Which out-of-pocket expenses can’t be reimbursed?
Out-of-pocket expenses may include any qualifying medical expenses that the employee’s insurance plan doesn’t already cover or anything the insurance company expects them to pay. The IRS list of eligible medical expenses is long, but it also has a shorter list of expenses that don’t qualify for the deduction and therefore aren’t reimbursable under an HRA.
- Childcare for healthy children
- Cosmetic surgery not necessary to improve a deformity related to a congenital abnormality, a personal injury, or a disfiguring disease
- Future medical care (beyond the end of the year)
- Hair transplants
- Health club dues
- Medicines and drugs from other countries
- Nonprescription medicines and drugs (except insulin)
- Nutritional supplements
- Teeth whitening
Weight-loss programs unless the weight loss is a treatment for a specific disease diagnosed by a physician (for example, obesity, hypertension, or heart disease).
Are there instances where expenses deemed “qualified” might not be reimbursed?
Most HRAs cover medical expenses that qualify for the tax deduction, but employers are permitted to exclude specific costs that would be deductible. Employees should review the list of reimbursable expenses in their employer’s plan document.
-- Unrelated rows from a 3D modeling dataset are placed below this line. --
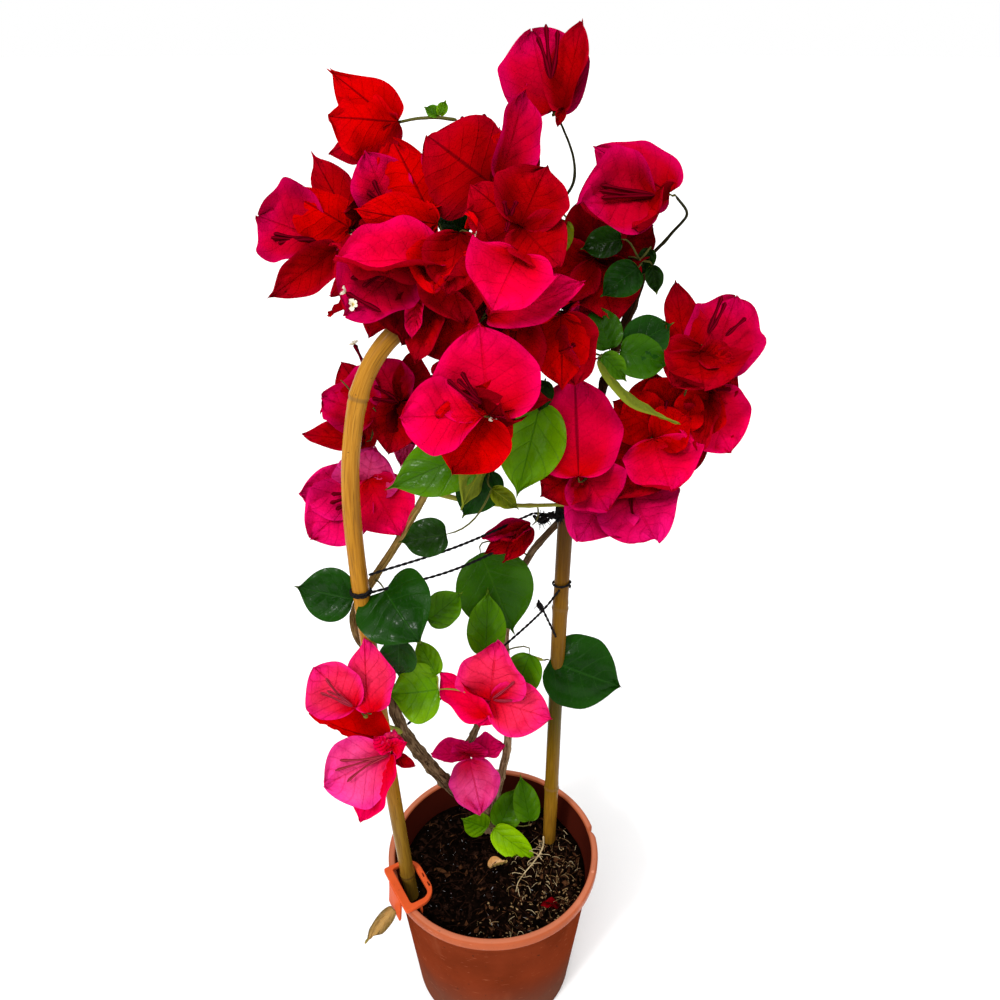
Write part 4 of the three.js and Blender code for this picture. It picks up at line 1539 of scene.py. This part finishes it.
def leaf_finish(tone, under):
    middle, edge, vein = [paint(*colour) for colour in LEAF_TONES[tone]]
    name = f"leaf_{tone}_{'under' if under else 'upper'}"
    finish = Finish(name, 0.55, 0.0) if under else Finish(name, 0.2, 0.07)
    marks = blade_marks(finish, LEAF_VEINS, LEAF_NET)
    cloud = finish.noise(marks.blade, 3.2)
    colour = finish.layer(middle, edge, finish.maths("ADD", marks.across, cloud), 0.7, 1.5)
    if under:
        colour = finish.mix(0.45, colour, paint(*UNDERSIDE_TINT))
    colour = finish.mix(finish.times(marks.net, 0.18), colour, vein)
    colour = finish.mix(finish.times(marks.side, 0.34), colour, vein)
    finish.colour(finish.mix(finish.times(marks.midrib, 0.7), colour, vein))
    raised = 1.0 if under else -1.0
    relief = finish.weigh((marks.side, 0.8 * raised), (marks.midrib, 1.2 * raised),
                          (marks.net, 0.3 * raised))
    finish.bump(relief, 0.3, 0.6)
    return finish


leaf_upper = {tone: leaf_finish(tone, False) for tone in LEAF_TONES}
leaf_under = {tone: leaf_finish(tone, True) for tone in LEAF_TONES}
print("leaf finishes:", len(leaf_upper) + len(leaf_under))


# %% Flower finishes
def tube_finish(name, dark, light):
    finish = Finish(name, 0.6, 0.0)
    around = finish.split(finish.map("Grain"))[0]
    rib = finish.maths("ABSOLUTE", finish.maths("SINE", finish.times(around, 5 * math.pi)))
    finish.colour(finish.layer(paint(*dark), paint(*light), rib, 0.2, 0.9))
    return finish


tube_maroon = tube_finish("tube_maroon", (58, 0, 6), (112, 0, 22))
tube_rose = tube_finish("tube_rose", (96, 8, 24), (170, 52, 70))
floret_cream = Finish("floret_cream", 0.6, 0.05)
floret_along = floret_cream.split(floret_cream.map("Blade"))[1]
floret_cream.colour(floret_cream.layer(paint(214, 190, 90), paint(250, 244, 220), floret_along, 0.05, 0.5))
print("flower finishes:", tube_maroon.material.name, tube_rose.material.name, floret_cream.material.name)

# %% [markdown]
# ## One piece for each group of masses
# All bracts as one mesh would be slow to work with and would hide which frame solids they stand for. So the
# masses are gathered in five groups, each one piece, and leaves, tubes and cream stars are one or two more.

# %% Heaps for blades and flowers
GROUPS = {
    "bracts_crown": ["top", "upper_left", "far_left", "left_high", "crown_front", "centre", "centre_low",
                     "left_low", "big_front"],
    "bracts_right": ["right_top", "right", "right_low", "right_mid", "right_red", "right_foot",
                     "dark_right"],
    "bracts_left": ["left_mid", "left_foot"],
    "bracts_low": ["low_left_up", "low_left", "low_centre", "low_small", "droop"],
    "bracts_back": ["back_left", "back_low", "back_right", "back_top"],
}
BRACT_FINISHES = [*bract_inner.values(), *bract_outer.values()]
LEAF_FINISHES = [*leaf_upper.values(), *leaf_under.values()]
bract_heaps = {name: Heap(name, "bract", BRACT_FINISHES, "Blade", shared_map=True) for name in GROUPS}
leaf_heap = Heap("leaves_front", "leaf", LEAF_FINISHES, "Blade", shared_map=True)
back_leaf_heap = Heap("leaves_back", "leaf", LEAF_FINISHES, "Blade", shared_map=True)
tube_heap = Heap("flower_tubes", "flower", [tube_maroon, tube_rose])
floret_heap = Heap("florets", "flower", [floret_cream], "Blade")
group_of = {"bloom_" + mass: name for name, masses in GROUPS.items() for mass in masses}
print("bract pieces:", ", ".join(GROUPS))

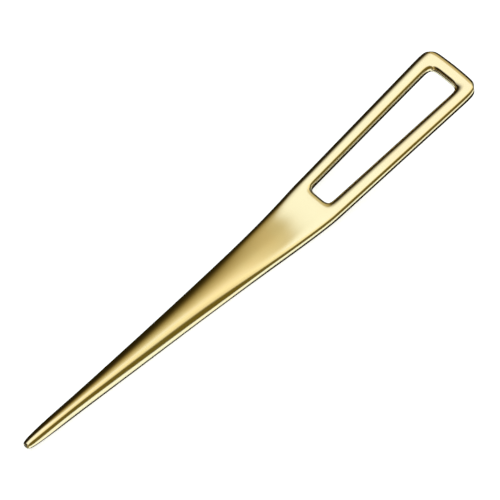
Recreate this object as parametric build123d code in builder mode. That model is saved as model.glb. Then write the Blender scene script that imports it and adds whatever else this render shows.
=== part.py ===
"""Letter opener: one solid casting, a tapered blade that bends up into a flat slotted handle.

+X runs from the tip to the handle and +Z is up. The blade lies along X and the handle rises from
the bend. The origin is the middle of the length and width, on the surface the opener rests on.
"""
import os
from math import cos, radians, sin

from build123d import *

# The blade's underside is ground flat by this much where the opener rests
land_depth = 0.1

# Blade sections, millimetres: distance from the tip, width, thickness, the radius that rounds
# the section's four edges, and how far the underside stands above the resting surface
tip = (0.0, 3.1, 3.0, 1.4, 2.2)
point = (10.0, 4.7, 4.4, 2.1, 1.1)
fore = (30.0, 6.2, 5.1, 2.4, 0.25)
belly = (60.0, 8.9, 5.6, 2.5, -land_depth)
neck = (90.0, 12.3, 5.3, 2.2, -land_depth)
root = (113.0, 15.1, 5.0, 1.9, -land_depth)
tip_end_radius = 1.2

# Bend
bend_angle = radians(12.2)
bend_length = 19.0
bend_width = 16.7
bend_thickness = 4.6
bend_edge_radius = 1.8

# Handle: a flat bar that widens towards its slightly bowed far end
handle_length = 68.3
handle_near_width = 18.2
handle_far_width = 22.85
handle_thickness = 4.3
handle_corner_radius = 4.2
end_bow = 0.5
edge_radius = 1.8

# Slot through the handle; its near end sits a little to one side
palm_length = 2.4
end_bar = 5.6
slot_near_width = 8.0
slot_far_width = 11.6
slot_near_shift = 0.3
slot_near_corner_radius = 1.6
slot_far_corner_radius = 2.4

# The edges are rounded as far as the walls around the slot allow
near_bar = (handle_near_width - slot_near_width) / 2 - slot_near_shift
far_bar = (handle_far_width - slot_far_width) / 2
thinnest_wall = min(handle_thickness, near_bar, far_bar, end_bar, 2 * palm_length)
largest_share = 0.45  # of a wall, for the rounding on each of its two sides
rounding = min(edge_radius, largest_share * thinnest_wall)

# The neutral line: straight in the blade, one arc in the bend, straight in the handle
blade_length, _, root_thickness, _, root_rise = root
bend_radius = bend_length / bend_angle
handle_start = blade_length + bend_radius * sin(bend_angle)
flat_half = handle_thickness / 2 - rounding
handle_reach = (handle_length - rounding) * cos(bend_angle) + flat_half * sin(bend_angle)
overall_length = handle_start + handle_reach + rounding
tip_x = -overall_length / 2


def blade_section(station):
    """Rounded section across the blade, standing on its underside."""
    distance, width, thickness, radius, rise = station
    centre = (tip_x + distance, 0, rise + thickness / 2)
    plane = Plane(origin=centre, x_dir=(0, 1, 0), z_dir=(1, 0, 0))
    with BuildSketch(plane, mode=Mode.PRIVATE) as section:
        RectangleRounded(width, thickness, radius)
    return section.sketch.face()


def bend_plane(angle):
    """Plane across the neutral line where the bend has turned by an angle."""
    x = tip_x + blade_length + bend_radius * sin(angle)
    z = root_rise + root_thickness / 2 + bend_radius * (1 - cos(angle))
    return Plane(origin=(x, 0, z), x_dir=(0, 1, 0), z_dir=(cos(angle), 0, sin(angle)))


# The handle's own plane: its X runs along the handle and its Z out of the upper face
joint_plane = bend_plane(bend_angle)
handle_plane = Plane(
    origin=joint_plane.origin,
    x_dir=joint_plane.z_dir,
    z_dir=(-sin(bend_angle), 0, cos(bend_angle)),
)
slot_end = handle_length - end_bar
corner_reach = handle_length - end_bow

with BuildPart() as opener_body:
    # Flat handle with rounded far corners
    with BuildSketch(handle_plane) as outline:
        with BuildLine():
            near_edge = Line((0, handle_near_width / 2), (0, -handle_near_width / 2))
            right_edge = Line(near_edge @ 1, (corner_reach, -handle_far_width / 2))
            left_edge = Line(near_edge @ 0, (corner_reach, handle_far_width / 2))
            ThreePointArc(right_edge @ 1, (handle_length, 0), left_edge @ 1)
        make_face()
        fillet(outline.vertices().group_by(Axis.X)[-1], handle_corner_radius)
    extrude(amount=handle_thickness / 2, both=True)

    # Slot, right through
    with BuildSketch(handle_plane) as slot:
        with BuildLine():
            Polyline(
                (palm_length, slot_near_shift - slot_near_width / 2),
                (slot_end, -slot_far_width / 2),
                (slot_end, slot_far_width / 2),
                (palm_length, slot_near_shift + slot_near_width / 2),
                close=True,
            )
        make_face()
        fillet(slot.vertices().group_by(Axis.X)[0], slot_near_corner_radius)
        fillet(slot.vertices().group_by(Axis.X)[-1], slot_far_corner_radius)
    extrude(amount=handle_thickness, both=True, mode=Mode.SUBTRACT)

    # Soft edges everywhere except across the face that the bend joins
    joint_face = opener_body.faces().sort_by(Axis.X)[0]
    flat_faces = opener_body.faces().filter_by(handle_plane)
    fillet(flat_faces.edges() - joint_face.edges(), rounding)

    # Bend and blade, lofted from the handle to the tip
    with BuildSketch(bend_plane(bend_angle / 2), mode=Mode.PRIVATE) as bend_section:
        RectangleRounded(bend_width, bend_thickness, bend_edge_radius)
    stations = [tip, point, fore, belly, neck, root]
    sections = [blade_section(station) for station in stations]
    joint_section = opener_body.faces().sort_by(Axis.X)[0]
    loft(sections=[*sections, bend_section.sketch.face(), joint_section])

    # Blunt, rounded tip
    tip_face = opener_body.faces().sort_by(Axis.X)[0]
    fillet(tip_face.edges(), tip_end_radius)

    # Narrow flat land under the blade
    split(bisect_by=Plane.XY, keep=Keep.TOP)

opener_body.part.label = "opener_body"
os.makedirs("parts", exist_ok=True)
export_step(opener_body.part, "parts/opener_body.step")
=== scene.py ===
"""Letter opener in polished brass: a tapered blade that bends up into a flat slotted handle.

+X runs from the tip to the handle and +Z is up. Sizes are in millimetres and become metres
where they reach Blender. Distances run along the metal, from the tip.
"""
from math import cos, radians, sin

import bmesh
import bpy
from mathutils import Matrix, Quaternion, Vector


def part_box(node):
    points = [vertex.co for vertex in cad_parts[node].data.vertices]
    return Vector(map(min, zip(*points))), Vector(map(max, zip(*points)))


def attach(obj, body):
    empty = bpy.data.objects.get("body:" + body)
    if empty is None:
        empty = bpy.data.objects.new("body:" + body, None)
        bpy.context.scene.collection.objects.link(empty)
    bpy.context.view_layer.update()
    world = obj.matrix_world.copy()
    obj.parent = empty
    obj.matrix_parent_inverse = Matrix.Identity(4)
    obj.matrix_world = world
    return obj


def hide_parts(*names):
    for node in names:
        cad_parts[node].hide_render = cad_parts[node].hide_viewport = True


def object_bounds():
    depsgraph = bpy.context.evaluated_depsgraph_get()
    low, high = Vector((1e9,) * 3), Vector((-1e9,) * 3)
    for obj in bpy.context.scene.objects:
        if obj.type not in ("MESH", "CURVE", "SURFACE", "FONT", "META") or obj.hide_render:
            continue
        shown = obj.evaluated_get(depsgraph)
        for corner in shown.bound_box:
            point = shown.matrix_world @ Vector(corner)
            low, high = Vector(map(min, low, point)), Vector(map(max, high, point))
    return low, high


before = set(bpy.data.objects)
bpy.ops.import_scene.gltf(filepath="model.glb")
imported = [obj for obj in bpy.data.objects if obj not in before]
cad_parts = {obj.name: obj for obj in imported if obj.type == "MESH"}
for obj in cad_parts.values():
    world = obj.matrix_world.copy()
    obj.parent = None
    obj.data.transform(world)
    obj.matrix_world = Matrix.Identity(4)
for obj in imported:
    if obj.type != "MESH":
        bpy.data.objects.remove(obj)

cad_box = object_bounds()
mm = 0.001

# Blade sections: distance, width, thickness and how far the middle stands above the neutral line
blade_stations = [
    (0.0, 1.7, 1.5, 0.95),
    (0.35, 2.5, 2.4, 0.95),
    (1.3, 3.2, 3.2, 0.92),
    (4.0, 3.85, 3.8, 0.86),
    (10.0, 4.6, 4.5, 0.9),
    (17.0, 5.05, 4.9, 0.7),
    (25.0, 5.6, 5.25, 0.5),
    (35.0, 6.5, 5.5, 0.33),
    (45.0, 7.45, 5.6, 0.22),
    (55.0, 8.4, 5.7, 0.13),
    (65.0, 9.35, 5.75, 0.12),
    (75.0, 10.35, 5.7, 0.1),
    (85.0, 11.45, 5.55, 0.04),
    (93.0, 12.35, 5.4, 0.0),
    (100.0, 13.2, 5.2, -0.03),
    (106.0, 14.0, 4.9, -0.03),
    (112.0, 14.9, 4.6, 0.0),
    (118.0, 15.85, 4.4, 0.0),
    (124.0, 16.9, 4.3, 0.0),
    (129.0, 17.75, 4.3, 0.0),
]
flattening_start, flattening_end = 75.0, 131.0  # where the oval blade turns into the flat bar
oval_step = radians(20)  # between the columns of the oval
hoop_gain = 1.0205  # a smoothed oval lies this much inside its corners

# Bend: the metal turns up in small folds spread over this length
bend_angle = radians(12.19)
bend_middle = 123.8
bend_length = 40.0
bend_folds = [103.0, 109.0, 115.0, 121.0, 126.5, 131.0, 136.0, 142.0]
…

Whose expenses can be paid with an HRA?
Employees generally can receive reimbursement for qualified medical expenses they’ve paid for themselves, their spouses, and their dependents. Spouses and dependents must have their status when they incurred the expense, or the employee paid it.
The IRS has announced that amounts paid for personal protective equipment (e.g., face masks, hand sanitizer, and sanitizing wipes) for the primary purposes of preventing the spread of COVID-19 are considered qualified medical expenses. Because most HRA’s don’t roll over year-to-year, these might be things that employees can choose to stock up on before the new plan year starts to take full advantage of their benefits.
What kind of documentation is required for reimbursement?
Employees need to substantiate their out-of-pocket expenses when seeking reimbursement—in other words, prove that the expenses qualify for reimbursement. Depending on which kind of out-of-pocket costs your employees are paying for, they’ll need to submit different documents to get them reimbursed. Documentation could be a receipt or an invoice.
An employee can generally satisfy this requirement with documentation from an independent third party that states:
- the employee has incurred a medical expense,
- the date it was incurred, and
- the amount.
In some cases, a doctor’s note stating the item is medically necessary will be required. For these items to qualify for reimbursement, the doctor’s note usually needs to include
- The specific names of the items recommended
- What medical condition the item is treating (it cannot just be for general health and wellness) and,
- Signature of a licensed medical practitioner
An employee can also usually satisfy the requirement by submitting an explanation of benefits from an insurance company that indicates the date of the service and the employee’s out-of-pocket expense for the service. The IRS also has approved the use of HRA-dedicated credit or debit cards to “auto-substantiate” claims.